Despite its importance, He accretion by white dwarfs is not well-understood. In this project, the student would carry out stellar evolutionary calculations for CO white dwarfs accreting He-rich material to determine the fate of the white dwarf: when does it genuinely grow in mass and when is the accreted material ultimately expelled again?
Mixing and nucleosynthesis in low-mass stars
The final phase of the life of a low-mass star is an important time for the formation of many different elements. The unusual structure of these stars opens up many possible pathways for nucleosynthesis as stellar material can be exposed to proton-, neutron- and alpha-captures, via a complex sequence of convective motions. Predictions of state-of-the-art calculations fail to reproduce the abundance patterns observed in many stars (as well as the more precise determinations made in pre-solar grains obtained from meteorites), with some of the lightest elements being a particular problem. This suggests that stellar theory has missed something important: something other than convection is at work in these objects. In this project, the student will compute detailed nucleosynthesis models to determine the characteristics of this missing process. They will investigate how deep material needs to be transport in order to activate the necessary nuclear reactions, and how fast the transport process needs to be. Ultimately, these characteristics will be compared to known non-convective processes with the aim of determining the physical cause of the mixing.
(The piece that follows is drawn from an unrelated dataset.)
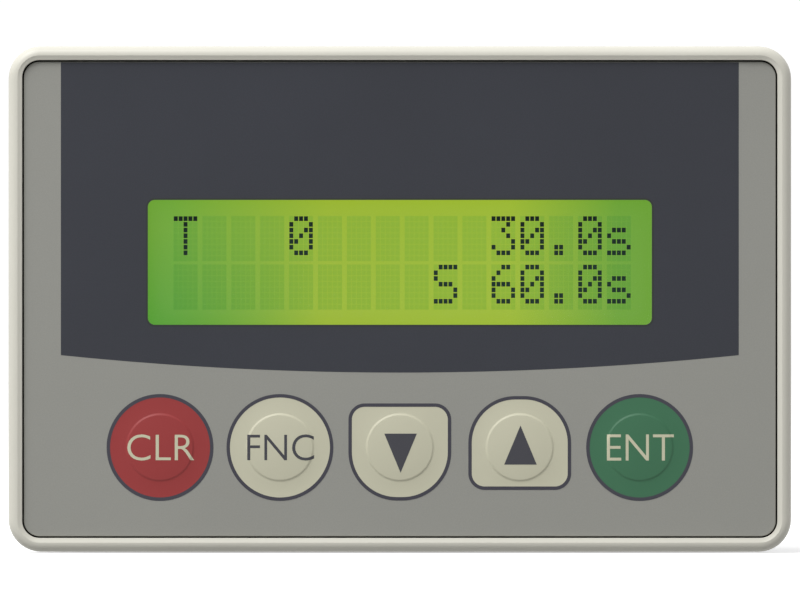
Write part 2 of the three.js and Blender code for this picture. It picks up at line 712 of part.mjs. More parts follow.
function boards() {
  const spacer = standoff();
  const screw = boardScrew();
  const fixings = FIXING_PLACES.flatMap(([x, z], index) => [
    piece(`standoff_${index + 1}`, spacer, BRASS, x, z),
    piece(`board_screw_${index + 1}`, screw, ZINC_STEEL, x, z),
  ]);
  return assembly(
    piece('main_board', mainBoard(), GREEN_LAMINATE),
    piece('processor', processor(), BLACK_PLASTIC),
    piece('power_module', onBoard(POWER_MODULE_SIZE, POWER_MODULE_PLACE), DARK_HOUSING),
    piece('relay', onBoard(RELAY_SIZE, RELAY_PLACE), BLUE_PLASTIC),
    piece('capacitor', capacitor(), SLEEVE_BLUE),
    piece('buzzer', buzzer(), BLACK_PLASTIC),
    piece('trimmer_body', trimmerBody(), BLUE_PLASTIC, ...TRIMMER_PLACE),
    piece('trimmer_rotor', trimmerRotor(), LIGHT_GUIDE, ...TRIMMER_PLACE),
    ...fixings,
  );
}

// ---------------------------------------------------------------- case and its screws

// The case screw stands on the Y axis with its head's face at y = 0; a margin makes it a cutting tool.
function caseScrewProfile(margin, reach) {
  const head = CASE_SCREW_HEAD + 2 * margin;
  const shank = CASE_SCREW_DIAMETER + 2 * margin;
  return turned([
    [0, -CASE_SCREW_LENGTH - margin],
    [shank, -CASE_SCREW_LENGTH - margin],
    [shank, -CASE_SCREW_HEAD_HEIGHT],
    [head, 0],
    ...(reach > 0 ? [[head, reach]] : []),
    [0, reach],
  ]);
}

function countersink({ side, z }) {
  const tool = caseScrewProfile(TURNED_GAP, OVERCUT);
  tool.rotateZ(-side * Math.PI / 2);
  return tool.translate(side * CASE_WIDTH / 2, CASE_SCREW_BEHIND, z);
}

function rearWallTool(width, height, x, z) {
  return block(width, CASE_INNER_REAR - OVERCUT, CASE_DEPTH + OVERCUT, height, x, z);
}

function vents() {
  const [centre, z] = POWER_MODULE_PLACE;
  return Array.from({ length: VENT_COUNT }, (_, index) => {
    const x = centre + (index - (VENT_COUNT - 1) / 2) * VENT_PITCH;
    return rearWallTool(VENT_WIDTH, VENT_HEIGHT, x, z);
  });
}

function hookSlots() {
  const front = HOOK_FRONT - FIT_GAP;
  const rear = HOOK_FRONT + HOOK_LENGTH + HOOK_TOE + LOOSE_GAP;
  return [1, -1].flatMap((up) => [-1, 1].map((side) => block(
    HOOK_WIDTH + 2 * FIT_GAP,
    front,
    rear,
    CASE_WALL + 2 * OVERCUT,
    side * HOOK_SPREAD / 2,
    up * (CASE_HEIGHT - CASE_WALL) / 2,
  )));
}

function trimmerAccess() {
  const [x, z] = TRIMMER_PLACE;
  return rod(TRIMMER_ACCESS_DIAMETER, CASE_INNER_REAR - OVERCUT, CASE_DEPTH + OVERCUT, x, z);
}

function caseShell() {
  return cut(
    slab(roundedRect(CASE_WIDTH, CASE_HEIGHT, CASE_CORNER), CASE_MOUTH, CASE_DEPTH),
    slab(
      roundedRect(CASE_INNER_WIDTH, CASE_INNER_HEIGHT, CASE_INNER_CORNER),
      CASE_MOUTH - OVERCUT,
      CASE_INNER_REAR,
    ),
    rearWallTool(BLOCK_WIDTH + 2 * LOOSE_GAP, BLOCK_HEIGHT + 2 * LOOSE_GAP, 0, BLOCK_Z),
    ...vents(),
    ...hookSlots(),
    trimmerAccess(),
    ...CASE_SCREW_PLACES.map(countersink),
  );
}

function caseScrew({ side, z }, index) {
  const screw = piece(`case_screw_${index + 1}`, caseScrewProfile(0, 0), ZINC_STEEL);
  screw.rotation.z = -side * Math.PI / 2;
  screw.position.set(side * (CASE_WIDTH / 2 - FIT_GAP / 2), CASE_SCREW_BEHIND, z);
  return screw;
}

function housing() {
  return assembly(
    piece('case', caseShell(), DARK_HOUSING),
    ...CASE_SCREW_PLACES.map(caseScrew),
  );
}

// ---------------------------------------------------------------- panel clamps

// A clamp stands on the face z = 0 of its group, which is the case's upper or lower face.
function clampHook(side) {
  const x = side * HOOK_SPREAD / 2;
  const bottom = -(CASE_WALL + FIT_GAP + HOOK_TOE_THICKNESS);
  const top = FIT_GAP + CLAMP_BASE / 2;
  const leg = block(HOOK_WIDTH, HOOK_FRONT, HOOK_FRONT + HOOK_LENGTH, top - bottom, x, (top + bottom) / 2);
  const toe = block(
    HOOK_WIDTH,
    HOOK_FRONT - HOOK_TOE,
    HOOK_FRONT + HOOK_LENGTH / 2,
    HOOK_TOE_THICKNESS,
    x,
    bottom + HOOK_TOE_THICKNESS / 2,
  );
  return [leg, toe];
}

function clampBracket() {
  const base = block(CLAMP_WIDTH, CLAMP_FRONT, CLAMP_REAR, CLAMP_BASE, 0, FIT_GAP + CLAMP_BASE / 2);
  const lug = block(
    CLAMP_LUG_WIDTH,
    CLAMP_REAR - CLAMP_LUG,
    CLAMP_REAR,
    CLAMP_LUG_TOP - FIT_GAP,
    0,
    (CLAMP_LUG_TOP + FIT_GAP) / 2,
  );
  const thread = rod(
    CLAMP_SCREW_DIAMETER + 2 * SLIDE_GAP,
    CLAMP_FRONT,
    CLAMP_REAR + OVERCUT,
    0,
    CLAMP_SCREW_HEIGHT,
  );
  return cut(joined(base, lug, ...clampHook(-1), ...clampHook(1)), thread);
}

function clampFoot() {
  const rear = PANEL_GAP + FOOT_THICKNESS;
  return cut(
    block(FOOT_WIDTH, PANEL_GAP, rear, FOOT_HEIGHT, 0, FOOT_LIFT + FOOT_HEIGHT / 2),
    rod(
      CLAMP_SCREW_TIP + 2 * SLIDE_GAP,
      rear - CLAMP_SCREW_TIP_LENGTH - SLIDE_GAP,
      rear + OVERCUT,
      0,
      CLAMP_SCREW_HEIGHT,
    ),
  );
}

function clampScrew() {
  const footRear = PANEL_GAP + FOOT_THICKNESS;
  const headFront = CLAMP_REAR + PANEL_GAP - PANEL_THINNEST + CLAMP_SCREW_RESERVE;
  const headRear = headFront + CLAMP_SCREW_HEAD_HEIGHT;
  const body = turned([
    [0, footRear - CLAMP_SCREW_TIP_LENGTH],
    [CLAMP_SCREW_TIP, footRear - CLAMP_SCREW_TIP_LENGTH],
    [CLAMP_SCREW_TIP, footRear + SLIDE_GAP],
    [CLAMP_SCREW_DIAMETER, footRear + SLIDE_GAP],
    [CLAMP_SCREW_DIAMETER, headFront],
    [CLAMP_SCREW_HEAD, headFront],
    [CLAMP_SCREW_HEAD, headRear],
    [0, headRear],
  ]);
  const slot = block(2 * CLAMP_SCREW_HEAD, headRear - CLAMP_SCREW_SLOT, headRear + OVERCUT, CLAMP_SCREW_SLOT);
  return cut(body, slot);
}

function clamp(place, turn) {
  const group = assembly(
    piece(`clamp_bracket_${place}`, clampBracket(), DARK_HOUSING),
    piece(`clamp_foot_${place}`, clampFoot(), BLACK_PLASTIC),
    piece(`clamp_screw_${place}`, clampScrew(), ZINC_STEEL, 0, CLAMP_SCREW_HEIGHT),
  );
  group.rotation.y = turn;
  group.position.z = Math.cos(turn) * CASE_HEIGHT / 2;
  return group;
}

// ---------------------------------------------------------------- terminals

function terminalBlock() {
  const body = block(BLOCK_WIDTH, MAIN_BOARD_REAR + SEAT_GAP, BLOCK_REAR, BLOCK_HEIGHT, 0, BLOCK_Z);
  const bayHeight = BLOCK_HEIGHT - BLOCK_TOP_WALL + OVERCUT;
  const bayZ = BLOCK_BOTTOM - OVERCUT + bayHeight / 2;
  const bays = POLE_PLACES.map((x) => block(
    POLE_PITCH - POLE_WALL,
    BAY_FLOOR,
    BLOCK_REAR + OVERCUT,
    bayHeight,
    x,
    bayZ,
  ));
  const threads = POLE_PLACES.map((x) => rod(
    TERMINAL_SCREW_DIAMETER + 2 * SLIDE_GAP,
    BAY_FLOOR - TERMINAL_SCREW_LENGTH,
    BAY_FLOOR + OVERCUT,
    x,
    TERMINAL_Z,
  ));
  return cut(body, ...bays, ...threads);
}

function terminalWasher() {
  const plate = roundedRect(WASHER_SIZE, WASHER_SIZE, WASHER_CORNER);
  plate.holes.push(roundOpening(TERMINAL_SCREW_DIAMETER + 2 * SLIDE_GAP));
  return slab(plate, BAY_FLOOR + SEAT_GAP, BAY_FLOOR + SEAT_GAP + WASHER_THICKNESS);
}

function terminalScrew() {
  const seat = BAY_FLOOR + WASHER_THICKNESS + 2 * SEAT_GAP;
  const top = seat + TERMINAL_SCREW_HEAD_HEIGHT;
  const body = turned([
    [0, seat - TERMINAL_SCREW_LENGTH],
    [TERMINAL_SCREW_DIAMETER, seat - TERMINAL_SCREW_LENGTH],
    [TERMINAL_SCREW_DIAMETER, seat],
    [TERMINAL_SCREW_HEAD, seat],
    [TERMINAL_SCREW_HEAD, top - TERMINAL_SCREW_CROWN],
    [TERMINAL_SCREW_HEAD - 2 * TERMINAL_SCREW_CROWN, top],
    [0, top],
  ]);
  const slot = block(2 * TERMINAL_SCREW_HEAD, top - TERMINAL_SCREW_SLOT, top + OVERCUT, TERMINAL_SCREW_SLOT);
  return cut(body, slot);
}

function terminals() {
  const washer = terminalWasher();
  const screw = terminalScrew();
  const poles = POLE_PLACES.flatMap((x, index) => [
    piece(`terminal_washer_${index + 1}`, washer, ZINC_STEEL, x, TERMINAL_Z),
    piece(`terminal_screw_${index + 1}`, screw, ZINC_STEEL, x, TERMINAL_Z),
  ]);
  return assembly(piece('terminal_block', terminalBlock(), BROWN_PHENOLIC), ...poles);
}

// ---------------------------------------------------------------- the timer

const timer = assembly(
  front(),
  display(),
  keys(),
  boards(),
  housing(),
  clamp('top', 0),
  clamp('bottom', Math.PI),
  terminals(),
);

export default timer;
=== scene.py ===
"""An enlarger timer for a panel cut-out: printed film front, lit character display, case and clamps."""

import json
import logging
import math
from collections.abc import Iterable, Sequence
from dataclasses import dataclass, field
from enum import Enum

import bmesh
import bpy
from mathutils import Matrix, Vector


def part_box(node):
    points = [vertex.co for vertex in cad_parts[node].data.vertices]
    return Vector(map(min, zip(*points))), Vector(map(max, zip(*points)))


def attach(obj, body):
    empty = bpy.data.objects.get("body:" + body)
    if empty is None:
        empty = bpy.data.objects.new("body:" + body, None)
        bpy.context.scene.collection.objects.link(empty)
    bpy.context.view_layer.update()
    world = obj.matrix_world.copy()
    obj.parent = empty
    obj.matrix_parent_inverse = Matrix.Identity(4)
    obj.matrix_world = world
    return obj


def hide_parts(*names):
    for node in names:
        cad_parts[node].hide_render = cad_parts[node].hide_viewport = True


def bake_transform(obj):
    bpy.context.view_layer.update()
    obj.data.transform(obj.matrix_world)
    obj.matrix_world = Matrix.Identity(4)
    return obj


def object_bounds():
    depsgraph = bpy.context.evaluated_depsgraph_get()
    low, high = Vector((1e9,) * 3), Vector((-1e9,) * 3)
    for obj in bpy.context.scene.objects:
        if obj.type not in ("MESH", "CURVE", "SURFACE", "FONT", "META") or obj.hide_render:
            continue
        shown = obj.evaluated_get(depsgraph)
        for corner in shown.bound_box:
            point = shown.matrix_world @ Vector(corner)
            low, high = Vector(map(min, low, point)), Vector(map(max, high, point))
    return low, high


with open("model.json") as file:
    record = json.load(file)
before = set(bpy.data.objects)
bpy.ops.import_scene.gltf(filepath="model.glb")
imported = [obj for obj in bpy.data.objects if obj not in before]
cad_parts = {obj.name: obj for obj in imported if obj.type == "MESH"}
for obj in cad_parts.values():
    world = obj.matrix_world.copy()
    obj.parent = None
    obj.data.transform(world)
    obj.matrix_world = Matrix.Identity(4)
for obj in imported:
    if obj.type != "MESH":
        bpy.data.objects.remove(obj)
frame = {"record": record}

CAD_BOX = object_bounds()
LOG = logging.getLogger("enlarger_timer")
MM = 0.001
HOUSING = "housing"
UPRIGHT = Matrix.Rotation(math.pi / 2, 4, "X")
MERGE = 0.001 * MM
KEY_SEGMENTS = 20

Colour = tuple[float, float, float]
Socket = bpy.types.NodeSocket
Material = bpy.types.Material
Piece = bpy.types.Object
Mesh = bmesh.types.BMesh
Loop = list[bmesh.types.BMEdge]


def srgb(red: int, green: int, blue: int) -> Colour:
    """Turns a display colour into linear light.

    Args:
        red: red from 0 to 255.
        green: green from 0 to 255.
        blue: blue from 0 to 255.

    Returns:
        The linear red, green and blue.
    """
    parts = (value / 255 for value in (red, green, blue))
    return tuple(p / 12.92 if p <= 0.04045 else ((p + 0.055) / 1.055) ** 2.4 for p in parts)


def scaled(colour: Colour, factor: float) -> Colour:
    """Makes a colour lighter or darker by a factor."""
    return tuple(channel * factor for channel in colour)


def tinted(colour: Colour, tint: Colour) -> Colour:
    """Passes a colour through a tint."""
    return tuple(channel * share for channel, share in zip(colour, tint))


# ---------------------------------------------------------------- finishes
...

Heavy element nucleosynthesis
The production of some of the heavy elements beyond iron occurs by what is called the slow neutron-capture process (the s-process). For the s-process to occur the neutron density needs to be low enough that when a nucleus captures a neutron -- which most likely forms an unstable nucleus -- the new isotope has time to decay back to stability before the next neutron is absorbed. In this way, heavy elements from iron to lead can be produced. The s-process is observed to happen in the final phase of the life of low-mass stars, with alpha-captures on to carbon-13 nuclei providing the source of neutrons. However, for this to work one must first produce a pocket of carbon-13 in the star and at present we do not know how to do this. In this project, the student will use a nucleosynthesis code to investigate the nature of the carbon-13 pocket needed to produce the s-process. They will determine how the size and shape of the pocket affects the production of the s-process nuclei. This will then allow us to examine what physical processes might be responsible for the formation of the carbon-13 pocket.
Bachelors projects
Mixing and nucleosynthesis in low-mass stars
The final phase of the life of a low-mass star is an important time for the formation of many different elements. The unusual structure of these stars opens up many possible pathways for nucleosynthesis as stellar material can be exposed to proton-, neutron- and alpha-captures, via a complex sequence of convective motions. Predictions of state-of-the-art calculations fail to reproduce the abundance patterns observed in many stars (as well as the more precise determinations made in pre-solar grains obtained from meteorites), with some of the lightest elements being a particular problem. This suggests that stellar theory has missed something important: something other than convection is at work in these objects. In this project, the student will compute detailed nucleosynthesis models to determine the characteristics of this missing process. They will investigate how deep material needs to be transport in order to activate the necessary nuclear reactions, and how fast the transport process needs to be. Ultimately, these characteristics will be compared to known non-convective processes with the aim of determining the physical cause of the mixing.
Heavy element nucleosynthesis
The production of some of the heavy elements beyond iron occurs by what is called the slow neutron-capture process (the s-process). For the s-process to occur the neutron density needs to be low enough that when a nucleus captures a neutron -- which most likely forms an unstable nucleus -- the new isotope has time to decay back to stability before the next neutron is absorbed. In this way, heavy elements from iron to lead can be produced. The s-process is observed to happen in the final phase of the life of low-mass stars, with alpha-captures on to carbon-13 nuclei providing the source of neutrons. However, for this to work one must first produce a pocket of carbon-13 in the star and at present we do not know how to do this. In this project, the student will use a nucleosynthesis code to investigate the nature of the carbon-13 pocket needed to produce the s-process. They will determine how the size and shape of the pocket affects the production of the s-process nuclei. This will then allow us to examine what physical processes might be responsible for the formation of the carbon-13 pocket.